Patience is a virtue they say and like other virtues it is easy to pray, “God give it to me (whatever the virtue is) and give it too me right now”. Patience is interesting to me because so many of the foibles and sins that I have are the ones that I am the most impatient with others about. There are weaknesses that I have that I detest in other folks. That is a sad reality and puts a spotlight on Paul’s and Luther’ concept of care for humans and dealing with sin and forgiveness.
Some one once said that there is an incredible tension between tolerable weakness and intolerable error. We are all on the knife edge when dealing with the human weakness that is the result of original sin, and the deliberate, wanton denial of God’s mercy in Christ. Luther said that for cases where weakness leads to sin and offense to others we should be like parents whose little boy has been bitten by a dog: we should sail into the dog but comfort the boy.
In cases where there is a prideful rejection of the promise of full grace and mercy for Christ’s sake, it must be taught and preached that anything that isn’t Christ is sin and death.
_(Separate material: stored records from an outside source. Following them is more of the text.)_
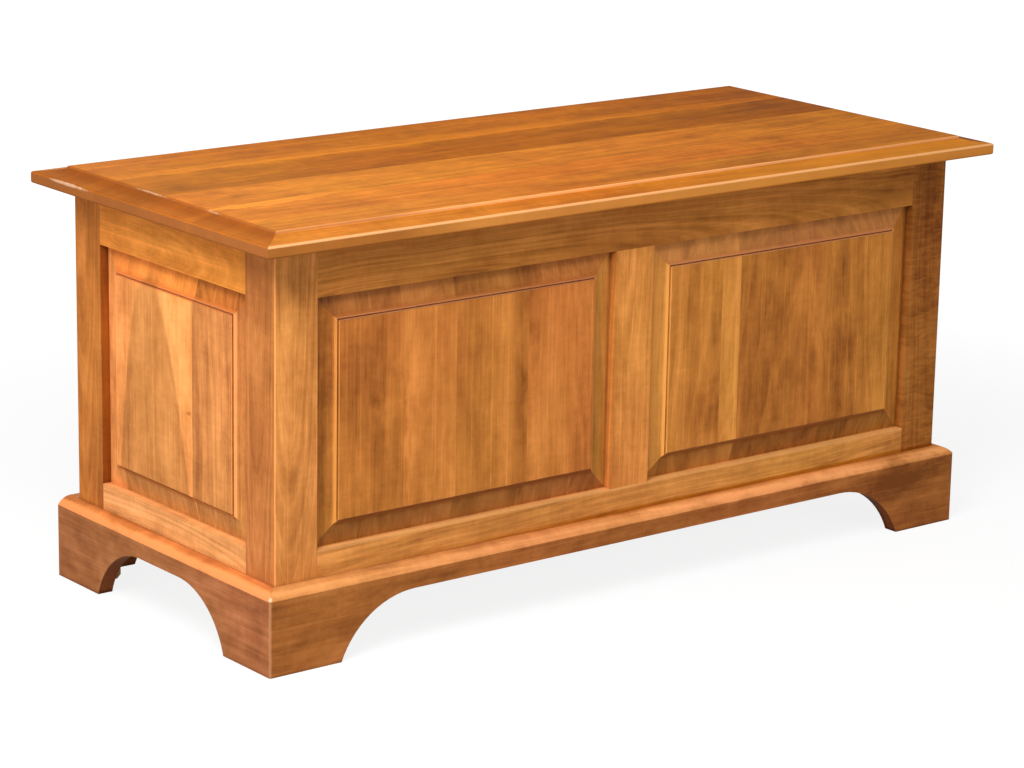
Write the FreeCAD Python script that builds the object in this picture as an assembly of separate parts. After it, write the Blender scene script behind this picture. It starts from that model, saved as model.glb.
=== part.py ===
import FreeCAD, Part
import math
import os

# Blanket chest: a frame-and-panel carcase on a bracket base, under a moulded lid on three torsion hinges.
# Millimetres. X runs along the front to the right, Y to the back, Z up. The origin is on the floor, under
# the middle of the lid. Each piece is its own solid in its own STEP file in parts/.

# ---- Overall form
body_width = 1135.0            # outside of the corner stiles
body_depth = 466.0
overall_height = 561.0         # floor to lid top

# ---- Lid
lid_thickness = 25.0
lid_overhang_front = 48.0
lid_overhang_side = 42.0
lid_overhang_back = 38.0
lid_gap = 2.3                  # rim to lid, filled by the bumpers and the hinge leaves
lid_joint_pitches = (92.0, 88.0, 104.0, 114.0)   # board widths from the front; the last board takes the rest
moulding_width = 34.5          # lid edge to the raised field
moulding_step = 3.6            # upright step round the field
moulding_drop = 9.0            # lid top to the outer end of the cove
moulding_sag = 1.0             # hollow of the cove
lid_arris = 3.0                # rounding of the lid's outer arrises
step_arris = 1.8               # rounding of the edge of its raised field
batten_width = 45.0
batten_thickness = 18.0
batten_spread = 300.0          # lid centre line to each batten's centre line
batten_clearance = 12.0        # batten end to the carcase's inner face
batten_chamfer = 9.0
bumper_diameter = 10.0
bumper_inset = 30.0            # carcase side to the bumper's centre

# ---- Carcase frames
frame_thickness = 25.0
stile_width = 63.5
top_rail_width = 66.5
bottom_rail_width = 64.5
corner_ease = 3.0              # rounding of the upright outside corners
groove_offset = 12.5           # frame face to panel groove
groove_width = 6.0
groove_depth = 10.0
tenon_gap = 0.5                # tenon end to the bottom of its groove

# ---- Panels
panel_slip = 0.1               # each face of a panel's tongue to the groove
panel_gap = 1.0                # room for the panel to swell across the frame
bevel_width = 33.0             # frame edge to the raised field
tongue_show = 1.0              # flat of the tongue seen inside the frame
hollow_start = 12.0            # degrees from the panel's plane, where the bevel turns up into its hollow
hollow_end = 50.0              # degrees, at the hollow's crest
hollow_radius = 12.0
hollow_flats = 4               # flats that draw the hollow
field_depth = 1.0              # frame face to the raised field
crest_drop = 2.4               # field to the crest
quirk_width = 1.6              # narrow groove between the crest and the field
quirk_drop = 3.8               # field to the bottom of the quirk
field_arris = 1.4              # rounding of the field's edge
field_arris_flats = 3          # flats that draw the rounding

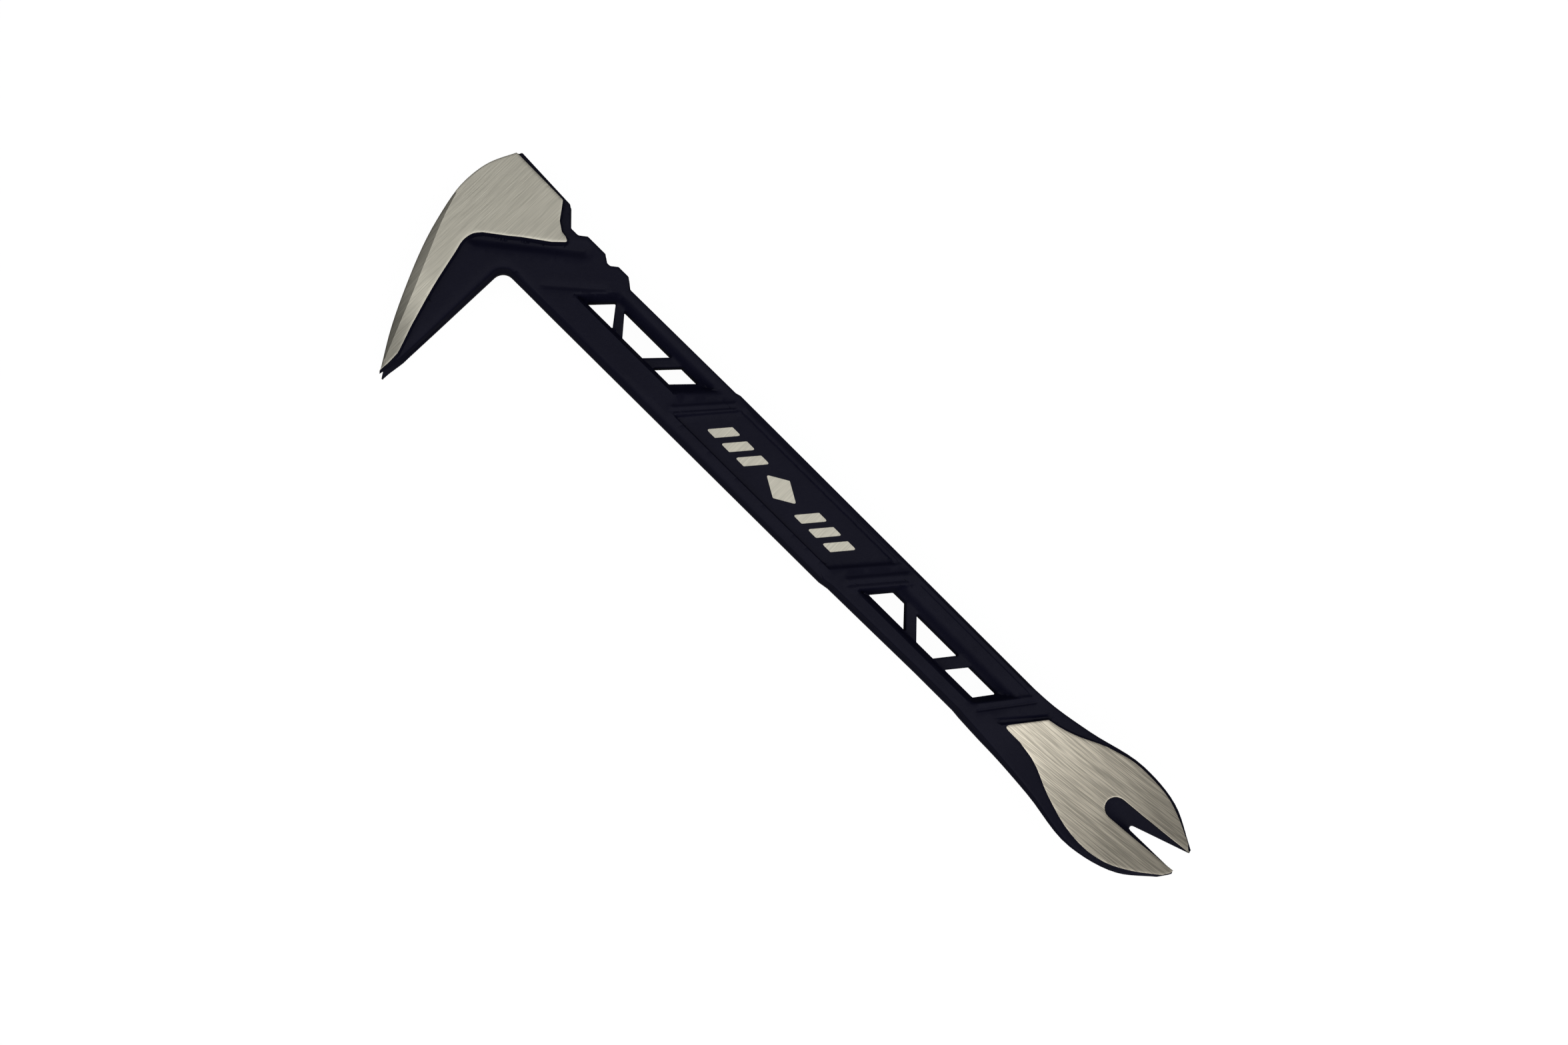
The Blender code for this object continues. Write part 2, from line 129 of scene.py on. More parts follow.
# Stretches of X or Y, from and to, over which one shape turns into the next.
FRONT_BLEND_X = 234, 246    # the shank's coated front into the tail's
BACK_BLEND_X = 232, 242     # the mirrored back into the tail's curled back
EDGE_BLEND_X = 236, 250     # the shank's rounded edge into the tail's
SLOT_BLEND_X = 236, 256     # the front's nail slot into the back's
THINNING_Y = 0, -40
LEANING_Y = -18, -42
INNER_CLAW = (50, 36), (5, -1), (14, 19)    # in X, Y and X: into the hooked claw's inner band
INNER_TIP_Y = -6, -44       # the inner band's edge gets sharper towards the tips
CLAW_SLOT_X = 10, 24        # the slot gets wider towards the claw's inner side

# Radii of the inner band's edge: added at its root, and taken off again towards the tips.
INNER_ROOT_SOFT, INNER_TIP_SHARP = 0.4, 0.7
# Radii of the tail's edges: share of the thickness, and the thickness beyond which they stay the same.
TAIL_FRONT_ROUND = 0.2, 3.6
TAIL_BACK_ROUND = 0.3, 4.0


# ---------------------------------------------------------------- lines and distances
def ease(t):
    t = np.clip(t, 0, 1)
    return t * t * (3 - 2 * t)


def rise(values, start, end):
    """Goes smoothly from 0 where the values are at start to 1 where they are at end."""
    return ease((values - start) / (end - start))


def unit(vectors):
    """The vectors at length 1."""
    return vectors / np.maximum(np.linalg.norm(vectors, axis=1), 1e-9)[:, None]


def smooth(points, steps):
    """Points on a curve through the given points: cubic pieces whose tangents follow the neighbours."""
    p = np.array(points, float)
    spans = np.linalg.norm(np.diff(p, axis=0), axis=1)
    slopes = np.diff(p, axis=0) / spans[:, None]
    share = (spans[:-1] / (spans[:-1] + spans[1:]))[:, None]
    tangents = np.vstack([slopes[:1], slopes[:-1] * (1 - share) + slopes[1:] * share, slopes[-1:]])
    line = [tuple(p[0])]
    for i, span in enumerate(spans):
        for step in range(1, steps + 1):
            t = step / steps
            line.append(tuple(
                (2 * t**3 - 3 * t**2 + 1) * p[i] + (t**3 - 2 * t**2 + t) * span * tangents[i]
                + (3 * t**2 - 2 * t**3) * p[i + 1] + (t**3 - t**2) * span * tangents[i + 1]
            ))
    return line


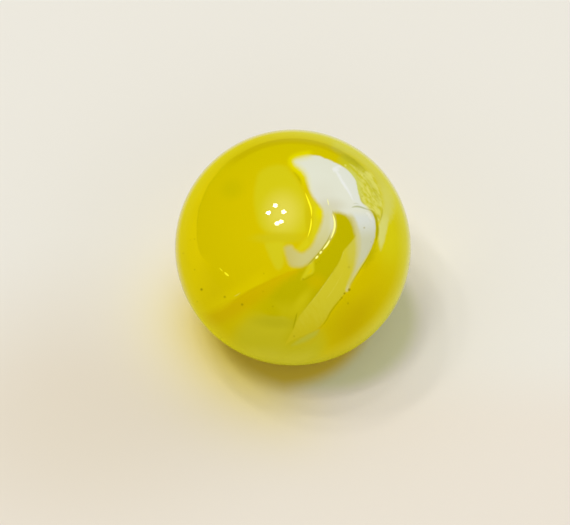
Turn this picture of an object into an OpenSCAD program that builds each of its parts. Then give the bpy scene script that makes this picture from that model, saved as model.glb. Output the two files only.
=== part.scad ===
// Glass marble: one solid ball of yellow glass with a white swirl folded into it.
// The folding left shallow lines in its skin, along the edges of the swirl and its tails.
// Origin at the centre of the ball, +Z up.

/* [Ball] */
// Diameter of the ball
ball_d = 16; // [12:0.5:25]
// Lean of the swirled face from straight up, towards the front
face_lean = 30; // [0:5:60]

/* [Fold lines] */
// Depth of a fold line at its middle
fold_depth = 0.05; // [0.02:0.01:0.08]
// Width of a fold line at its middle
fold_w = 0.35; // [0.2:0.05:0.6]

/* [Hidden] */

ball_r = ball_d / 2;

// A fold line starts, passes its middle and ends at three spots on the ball. Each spot is
// [from_middle, round] in degrees: how far it lies from the middle of the face, and on which
// side of that middle, from the right, anticlockwise.
inner_fold = [[29, 80], [18, 60], [8, 33]];
hook_fold = [[27, 43], [20, 14], [12, -26]];
edge_fold = [[50, 27], [43, 1], [34, -34]];
tail_fold = [[36, -37], [38, -55], [44, -71]];
band_fold = [[54, -140], [30, -134], [12, -100]];
FOLDS = [inner_fold, hook_fold, edge_fold, tail_fold, band_fold];

// Round tool whose section is fold_w wide where it is fold_depth deep
tool_r = fold_w * fold_w / (8 * fold_depth) + fold_depth / 2;
// Distance from the ball's centre to the tool's middle where it only touches the ball
touch_reach = ball_r + tool_r;

function over_spot(spot, reach) =
    reach * [sin(spot[0]) * cos(spot[1]), sin(spot[0]) * sin(spot[1]), cos(spot[0])];

// Ring of the tool that touches the ball at the line's start and end and sinks to fold_depth
// at its middle
module fold_line(start, middle, end) {
    a = over_spot(start, touch_reach);
    b = over_spot(middle, touch_reach - fold_depth);
    c = over_spot(end, touch_reach);
    ab = b - a;
    ac = c - a;
    axis = cross(ab, ac);
    to_centre = ((ac * ac) * cross(axis, ab) + (ab * ab) * cross(ac, axis)) / (2 * (axis * axis));
    ring_r = norm(to_centre);
    translate(a + to_centre)
        rotate([0, acos(axis.z / norm(axis)), atan2(axis.y, axis.x)])
            rotate_extrude($fn = 360)
                translate([ring_r, 0])
                    circle(r = tool_r, $fn = 96);
}

module marble() {
    color([0.83, 0.75, 0.03])
        difference() {
            sphere(r = ball_r, $fn = 180);
            rotate([face_lean, 0, 0])
                for (f = FOLDS)
                    fold_line(f[0], f[1], f[2]);
        }
}

marble();
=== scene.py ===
"""Glass marble: the looks of one ball of yellow glass with a white swirl folded into it."""
import math

import bmesh
import bpy
import numpy as np
from mathutils import Matrix, Vector


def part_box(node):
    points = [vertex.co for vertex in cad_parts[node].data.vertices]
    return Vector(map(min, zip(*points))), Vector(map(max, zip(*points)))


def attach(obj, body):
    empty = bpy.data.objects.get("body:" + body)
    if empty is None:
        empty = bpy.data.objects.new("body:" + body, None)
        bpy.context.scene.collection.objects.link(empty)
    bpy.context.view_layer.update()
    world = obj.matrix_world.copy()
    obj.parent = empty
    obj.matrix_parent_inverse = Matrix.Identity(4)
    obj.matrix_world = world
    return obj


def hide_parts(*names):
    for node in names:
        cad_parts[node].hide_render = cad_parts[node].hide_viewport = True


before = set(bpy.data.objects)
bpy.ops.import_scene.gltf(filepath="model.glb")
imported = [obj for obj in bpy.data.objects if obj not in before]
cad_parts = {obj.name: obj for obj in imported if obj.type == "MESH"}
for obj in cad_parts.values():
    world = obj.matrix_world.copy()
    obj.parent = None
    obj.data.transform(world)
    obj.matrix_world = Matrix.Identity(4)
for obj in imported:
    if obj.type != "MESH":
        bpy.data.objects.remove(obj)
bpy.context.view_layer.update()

MM = 0.001
low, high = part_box("marble")
RADIUS = (high[2] - low[2]) / 2
RADIUS_MM = RADIUS / MM

# The swirled face leans from straight up towards the front. Everything drawn on the ball is placed on
# this face in millimetres, across and up from its middle, as it shows when it is looked at square on.
FACE_LEAN = math.radians(30)
FACE_TO_BALL = Matrix.Rotation(FACE_LEAN, 3, "X")

# ---------------------------------------------------------------- shapes drawn on the face

# Where the deep yellow glass ends and a painted reflection of the pale table begins, down the left side
PAINTED_REFLECTION_EDGE = [
    (-2.9, 6.75), (-3.6, 6.35), (-4.1, 5.95), (-4.75, 5.38), (-5.2, 4.78), (-5.6, 4.27), (-5.85, 3.77),
    (-6.1, 3.1), (-6.29, 2.6), (-6.41, 1.75), (-6.42, 0.93), (-6.34, 0.09), (-6.08, -0.55), (-5.62, -1.08),
]
DEEP_YELLOW = [*PAINTED_REFLECTION_EDGE, (-4.9, -1.6), (0.0, -4.0), (9.0, -4.0), (9.0, 9.0), (-1.5, 9.0), (-2.0, 7.3)]

# Opaque white glass: a broad head, a hook that curls back from its left foot, and a long right tail
WHITE_SWIRL = [
    (0.0, 5.7), (0.15, 5.92), (0.8, 6.11), (1.5, 6.15), (2.19, 5.94), (2.75, 5.69), (3.35, 5.38),
    (3.85, 4.95), (4.2, 4.4), (4.35, 3.7), (4.6, 3.0), (5.05, 2.6), (5.4, 2.1), (5.54, 1.4), (5.44, 0.5),
    (5.06, -0.42), (4.42, -1.5), (3.87, -2.35), (3.6, -2.88), (3.74, -2.35), (3.97, -1.75), (4.14, -1.1),
    (4.23, -0.2), (4.2, 0.6), (4.07, 1.2), (3.88, 1.75), (3.57, 2.15), (3.1, 2.33), (2.75, 2.35),
    (2.65, 2.2), (2.75, 1.7), (2.72, 1.2), (2.5, 0.6), (2.1, 0.05), (1.6, -0.5), (1.05, -1.05),
    (0.6, -1.28), (0.2, -1.31), (-0.15, -1.24), (-0.35, -0.95), (-0.5, -0.45), (-0.55, 0.0), (-0.15, 0.1),
    (0.15, -0.2), (0.5, -0.38), (0.85, -0.28), (1.25, 0.1), (1.55, 0.7), (1.85, 1.4), (2.0, 2.0), (1.95, 2.5),
    (1.65, 2.95), (1.33, 3.37), (1.1, 3.82), (0.95, 4.32), (0.8, 4.77), (0.52, 5.12), (0.18, 5.42),
]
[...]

The church is to be the dispenser of the means grace; the ways that God offers and gives and seals forgiveness that has already been won on the cross of Jesus. When the church is about anything that isn’t Jesus it is sin and death.
There is an issue that tries our patience and that is that Jesus is all in all and Jesus came to seek and save sinners. We now live in a society where the concept of sin is rejected. There is no need for a Savior if there is no sin. Jesus himself said that He came not for those who think they are righteous, but for sinners. Believing we are not sinners is an intolerable error. As 1 John says to say we have no sin is to deceive ourselves and call God a liar.